Step 5: Testing and Saving the Alert Rule
Before you save your alert rule, it's always a good idea to test it. Grafana allows you to manually evaluate the alert rule to see if it would trigger based on the current data. This helps you catch any errors in your query or condition before the alert goes live.
To test the alert rule, click the "Evaluate" button. Grafana will run the query and evaluate the condition. If the condition is met, it will show that the alert would be triggered. If not, it will show that the alert would be in a "normal" state. If the evaluation fails, double-check your query and condition settings. Pay close attention to the data types and units of measurement. Ensure that your query is returning the expected data and that your condition is comparing the correct values.
Once you're satisfied that the alert rule is working correctly, click the "Save" button. Give your alert rule a descriptive name so you can easily identify it later. You can also add tags to your alert rule to help organize and categorize your alerts. For example, you might tag alerts based on the affected service, team, or environment.
After saving the alert rule, it will be automatically enabled and start monitoring the metric. You can view the status of your alert rules on the alerting dashboard. The dashboard shows the current state of each alert rule (normal, pending, or firing), as well as any recent events related to the alert rule. Regularly review your alert rules to ensure they are still relevant and effective. As your systems and applications evolve, you may need to adjust the queries, conditions, or notifications to keep your alerts accurate and timely.

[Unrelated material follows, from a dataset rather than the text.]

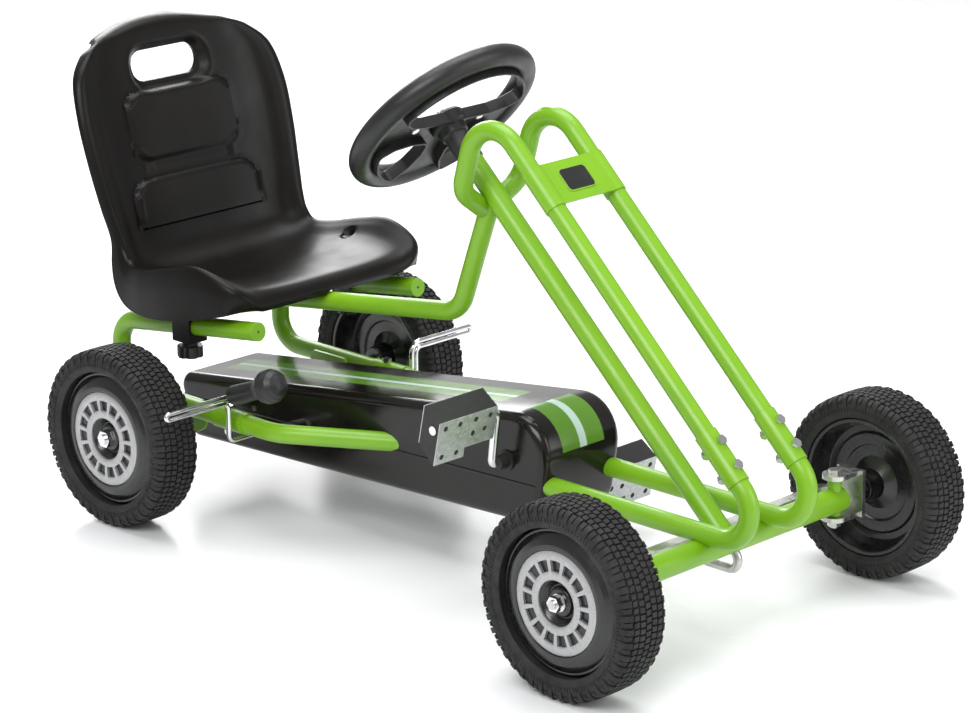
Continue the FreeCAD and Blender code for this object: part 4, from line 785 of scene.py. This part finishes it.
helmSpec = {
    "radius": 0.106, "grip": 0.0131, "inner": 0.0935, "plate": 0.0992, "face": -0.0042, "back": -0.0082,
    "flange": -0.0188,
    "flangeThick": 0.0028, "corner": 0.0105, "segments": 96, "bevel": 0.0008,
    # corners of the windows, up and to the left of the wheel's middle
    "topWindow": [(0.0175, -0.050), (0.0175, 0.050), (0.0225, 0.074), (0.0330, 0.0875)],
    "lowWindow": [(-0.0850, 0.0390), (-0.0640, 0.0255), (-0.0420, 0.0205), (-0.0215, 0.0235),
                  (-0.0170, 0.0500), (-0.0195, 0.0740), (-0.0300, 0.0886)],
}


def rimArc(start, end, count):
    # points along the rim's inner edge between two corners
    first, last = (math.atan2(point[1], point[0]) for point in (start, end))
    if last > first:
        last -= 2 * math.pi
    angles = np.linspace(first, last, count)
    return [(helmSpec["inner"] * math.cos(angle), helmSpec["inner"] * math.sin(angle)) for angle in angles]


def helmWindows():
    spec = helmSpec
    top = spec["topWindow"] + rimArc(spec["topWindow"][-1], (0.0330, -0.0875), 18)[1:] + [(0.0225, -0.074)]
    low = spec["lowWindow"] + rimArc(spec["lowWindow"][0], spec["lowWindow"][-1], 9)[-2:0:-1]
    return [roundCorners(outline, spec["corner"], 4) for outline in (top, low, [(x, -y) for x, y in low])]


def makeHelm():
    spec = helmSpec
    up, across = Vector((0.684427, 0, 0.729082)), Vector((0, 1, 0))
    face = Vector(joints["steering_turn"]["axis"])
    centre = Vector(joints["steering_turn"]["pos_m"])
    turn = Matrix((up, across, face)).transposed().to_4x4()
    turn.translation = centre
    shell = bmesh.new()
    segments, bevel = spec["segments"], spec["bevel"]
    turns = [2 * math.pi * step / segments for step in range(segments)]
    circle = [(spec["plate"] * math.cos(angle), spec["plate"] * math.sin(angle)) for angle in turns]
    windows = helmWindows()
    for level, grow in ((spec["face"], bevel), (spec["back"], spec["flangeThick"])):
        edges = []
        for loop in [circle] + [offsetLoop(window, grow) for window in windows]:
            corners = [shell.verts.new((x, y, level)) for x, y in loop]
            edges += [shell.edges.new((corners[index], corners[(index + 1) % len(corners)]))
                for index in range(len(corners))]
        bmesh.ops.triangle_fill(shell, edges=edges, use_beauty=True, use_dissolve=False)
    rim = [shell.verts.new((x, y, level)) for level in (spec["face"], spec["back"]) for x, y in circle]
    for index in range(segments):
        other = (index + 1) % segments
        shell.faces.new((rim[index], rim[other], rim[segments + other], rim[segments + index]))
    for window in windows:
        levels = [(bevel, spec["face"]), (0, spec["face"] - bevel), (0, spec["flange"] + 0.0006),
                  (0.0006, spec["flange"]), (spec["flangeThick"] - 0.0005, spec["flange"]),
                  (spec["flangeThick"], spec["flange"] + 0.0006), (spec["flangeThick"], spec["back"])]
        loops = [[(x, y, level) for x, y in offsetLoop(window, grow)] for grow, level in levels]
        points, faces = skin(loops)
        corners = [shell.verts.new(point) for point in points]
        for face_ in faces:
            shell.faces.new([corners[index] for index in face_])
    plate = bpy.data.meshes.new("helmPlate")
    shell.to_mesh(plate)
    shell.free()
    parts = [([tuple(vertex.co) for vertex in plate.vertices],
        [tuple(face_.vertices) for face_ in plate.polygons])]
    hub = [(0.0056, -0.0280), (0.0150, -0.0280), (0.0165, -0.0265), (0.0175, -0.0180),
           (0.0215, -0.0150), (0.0225, -0.0050), (0.0200, -0.0015), (0.0120, 0.0006), (0.0056, 0.0010)]
    grip = [(spec["radius"] + spec["grip"] * math.cos(a), spec["grip"] * math.sin(a))
        for a in np.linspace(0, 2 * math.pi, 33)[:-1]]
    for outline, sides in ((hub, 48), (grip, 144)):
        loops = [[(radius * math.cos(turned), radius * math.sin(turned), high) for radius, high in outline]
                 for turned in np.linspace(0, 2 * math.pi, sides + 1)[:-1]]
        parts.append(skin(loops, closed=True))
    points, faces = [], []
    for morePoints, moreFaces in parts:
        base = len(points)
        points += [tuple(turn @ Vector(point)) for point in morePoints]
        faces += [tuple(index + base for index in face_) for face_ in moreFaces]
    bpy.data.meshes.remove(plate)
    helm = newPiece("helm", points, faces, finish["grip"], 35)
    settle(helm, "steering", "grip_plastic", "steering_wheel")


makeHelm()
print("steering wheel made")


# chain case

caseSpec = {
    "half": 0.062, "edge": 0.0115, "bends": [0.014, 0.016, 0.050, 0.028],
    # side corners: behind the rear axle or ahead of the crank, and above the axle
    "rear": [(-0.058, -0.052), (-0.079, 0.0245)], "front": [(0.0665, 0.1025), (0.0465, -0.029)],
    "lipHigh": 0.0030, "lipProud": 0.0010, "lipCorner": 0.013, "lipRear": -0.0735, "lipFront": 0.0505,
    "lipSlope": 0.0337,
}


def caseOutline(inset):
    # side outline of the case, moved in by inset
    axle, crank = joints["rear_axle_spin"]["pos_m"], joints["crank_spin"]["pos_m"]
    corners = [(axle[0] + ahead, axle[2] + up) for ahead, up in caseSpec["rear"]]
    corners += [(crank[0] + ahead, axle[2] + up) for ahead, up in caseSpec["front"]]
    ways = zip(corners, (1, 1, -1, -1), (1, -1, -1, 1))
    corners = [(x + across * inset, z + rise * inset) for (x, z), across, rise in ways]
    return roundCorners(corners, [max(bend - inset, 0.0012) for bend in caseSpec["bends"]], 10)


def makeCase():
    spec = caseSpec
    rings = []
    for side in (-1, 1):
        turns = np.linspace(0, math.pi / 2, 8)
        ring = [(spec["edge"] * (1 - math.cos(turn)), spec["half"] - spec["edge"] * (1 - math.sin(turn)))
            for turn in turns]
        if side < 0:
            ring = ring[::-1]
        rings += [[(x, side * y, z) for x, z in caseOutline(inset)] for inset, y in ring]
    points, faces = skin(rings)
    count = len(rings[0])
    faces.append(tuple(range(count)))
    faces.append(tuple(reversed(range(len(points) - count, len(points)))))
    case = newPiece("caseShell", points, faces, finish["case"], 30)
    settle(case, "chassis", "case_plastic", "chain_case_cover", "chain_case_tray")


def makeCaseLip():
    # raised line where the case's two halves meet
    spec = caseSpec
    axle, crank = joints["rear_axle_spin"]["pos_m"], joints["crank_spin"]["pos_m"]
    rear, front, reach = axle[0] + spec["lipRear"], crank[0] + spec["lipFront"], spec["half"]
    loops = []
    for proud, rise in ((-0.002, -0.5), (0.7, -0.5), (1.0, -0.25), (1.0, 0.25), (0.7, 0.5), (-0.002, 0.5)):
        out = spec["lipProud"] * proud if proud > 0 else proud
        corners = [(rear - out, -reach - out), (front + out, -reach - out), (front + out, reach + out),
                   (rear - out, reach + out)]
        plan = roundCorners(corners, spec["lipCorner"], 8)
        base = axle[2] + 0.0005 + rise * spec["lipHigh"]
        loops.append([(x, y, base + spec["lipSlope"] * (x - axle[0])) for x, y in plan])
    points, faces = skin(loops, closed=True)
    lip = newPiece("caseLip", points, faces, finish["case"], 30)
    settle(lip, "chassis", "case_plastic")


makeCase()
makeCaseLip()
print("case made")


# front plaque

plaqueSpec = {"half": (0.0215, 0.0150), "corner": 0.0055, "thick": 0.0009, "border": 0.0016,
    "aside": -0.004}


def makePlaque():
    # a plain black plaque with a thin green border, on the middle of the front panel
    spec = plaqueSpec
    low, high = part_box("front_panel")
    down = Vector((0.7222, 0, -0.6916))
    out = Vector((0.6916, 0, 0.7222))
    panel = nodes["front_panel"].data
    middle = Vector(((low[0] + high[0]) / 2, 0, (low[2] + high[2]) / 2))
    face = max((vertex.co for vertex in panel.vertices if abs(vertex.co.y) < 0.041),
        key=lambda point: point.dot(out)).dot(out)
    middle += out * (face - middle.dot(out))
    layers = [("plaqueBorder", 0.0, 0.0, "green", "green_paint"),
              ("plaqueFace", spec["border"], 0.0004, "grip", "grip_plastic")]
    for name, shrink, lift, material, slotName in layers:
        wide, tall = spec["half"][0] - shrink, spec["half"][1] - shrink
        shift = Vector((0, spec["aside"], 0))
        outline = roundCorners([(-wide, -tall), (wide, -tall), (wide, tall), (-wide, tall)],
            spec["corner"] - shrink / 2, 6)
        levels = [(0, -0.0004), (0, lift + 0.7 * spec["thick"]), (-0.0003, lift + spec["thick"])]
        loops = []
        for grow, level in levels:
            base = middle + shift + out * level
            loops.append([tuple(base + Vector((0, x, 0)) - down * y) for x, y in offsetLoop(outline, grow)])
        points, faces = skin(loops)
        count = len(loops[0])
        faces.append(tuple(range(count)))
        faces.append(tuple(reversed(range(len(points) - count, len(points)))))
        settle(newPiece(name, points, faces, finish[material], 30), "chassis", slotName)


makePlaque()
print("plaque made")


# studio

studio = {"floor": (0.88, 0.89, 0.90), "world": 0.42, "key": 85.0, "fill": 40.0, "top": 75.0, "rim": 60.0,
    "veil": 12.0}


def makeFloor():
    material, tree, shader = startMaterial("paleFloor", studio["floor"], 0.28)
    shader.inputs["Specular IOR Level"].default_value = 0.35
    setInput(tree, shader, "Roughness", remap(tree, noise(tree, 1.5, 3.0), 0.3, 0.7, 0.24, 0.34))
    floor = newPiece("floor", [(-8, -8, 0), (8, -8, 0), (8, 8, 0), (-8, 8, 0)], [(0, 1, 2, 3)], material)


def addLight(name, power, size, position, target=(0, 0, 0.2)):
    light = bpy.data.lights.new(name, "AREA")
    light.shape = "RECTANGLE"
    light.size, light.size_y = size
    light.energy = power
    lamp = bpy.data.objects.new(name, light)
    lamp.location = position
    lamp.rotation_mode = "QUATERNION"
    lamp.rotation_quaternion = (Vector(target) - Vector(position)).to_track_quat("-Z", "Y")
    bpy.context.scene.collection.objects.link(lamp)


def makeStudio():
    makeFloor()
    world = bpy.data.worlds.new("studioAir")
    world.use_nodes = True
    world.node_tree.nodes["Background"].inputs[0].default_value = (1.0, 1.0, 1.0, 1)
    world.node_tree.nodes["Background"].inputs[1].default_value = studio["world"]
    bpy.context.scene.world = world
    addLight("keyLight", studio["key"], (2.4, 1.6), (1.2, -2.6, 2.6))
    addLight("fillLight", studio["fill"], (2.0, 2.0), (3.0, 1.2, 1.4))
    addLight("topLight", studio["top"], (2.6, 2.0), (-0.4, 0.2, 3.0))
    addLight("rimLight", studio["rim"], (1.6, 1.6), (-2.6, 1.6, 1.8))
    addLight("veilLight", studio["veil"], (4.0, 1.5), (-3.0, 3.0, 1.0))


cameraSpec = {"azimuth": 44.52, "elevation": 16.93, "roll": -0.00754, "lens": 130.24, "sensor": 36,
              "place": (2.6336, -2.6697, 1.3693)}


def makeCamera():
    # the view is turned a little about its own axis
    azimuth, elevation = math.radians(cameraSpec["azimuth"]), math.radians(cameraSpec["elevation"])
    roll = cameraSpec["roll"]
    back = Vector((math.sin(azimuth) * math.cos(elevation), -math.cos(azimuth) * math.cos(elevation),
        math.sin(elevation)))
    right = Vector((math.cos(azimuth), math.sin(azimuth), 0))
    up = back.cross(right)
    rolledRight = math.cos(roll) * right + math.sin(roll) * up
    rolledUp = back.cross(rolledRight)
    lens = bpy.data.cameras.new("studioCamera")
    lens.lens = cameraSpec["lens"]
    lens.sensor_width = cameraSpec["sensor"]
    camera = bpy.data.objects.new("studioCamera", lens)
    turn = Matrix((rolledRight, rolledUp, back)).transposed()
    camera.matrix_world = Matrix.Translation(cameraSpec["place"]) @ turn.to_4x4()
    bpy.context.scene.collection.objects.link(camera)
    bpy.context.scene.camera = camera


makeStudio()
makeCamera()
bpy.context.scene.view_settings.view_transform = "Standard"
print("studio made")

Best Practices for Grafana Alerting
To get the most out of Grafana alerting, here are some best practices to keep in mind:
- Use meaningful alert names: Choose names that clearly describe the issue being monitored.
- Set appropriate thresholds: Avoid setting thresholds that are too sensitive or too lenient. Find the sweet spot that balances the need for timely notifications with the risk of false positives.
- Use annotations and runbooks: Add annotations to your alerts to provide additional context and links to runbooks with instructions on how to resolve the issue.
- Regularly review and update your alerts: As your systems change, make sure your alerts are still relevant and accurate.
- Leverage templating: Use Grafana's templating features to create reusable alert rules that can be applied to multiple resources.
- Implement a notification routing strategy: Route alerts to the appropriate teams or individuals based on the severity and impact of the issue.
Troubleshooting Common Issues
Even with careful planning, you might run into issues with your Grafana alerts. Here are some common problems and how to troubleshoot them:
- Alerts not firing: Double-check your query, condition, and evaluation interval. Make sure the query is returning data and that the condition is being met.
- Too many alerts: Adjust your thresholds or add a "for" duration to reduce the number of false positives.
- Notifications not being sent: Verify that your notification channels are configured correctly and that Grafana has the necessary permissions to send notifications.
- Alerts firing for resolved issues: Check your query and condition to ensure they accurately reflect the current state of the system. You may need to adjust the query or condition to account for changes in the system.
By following these steps and best practices, you can create effective alert rules in Grafana that help you stay on top of your metrics and resolve issues quickly. Happy monitoring!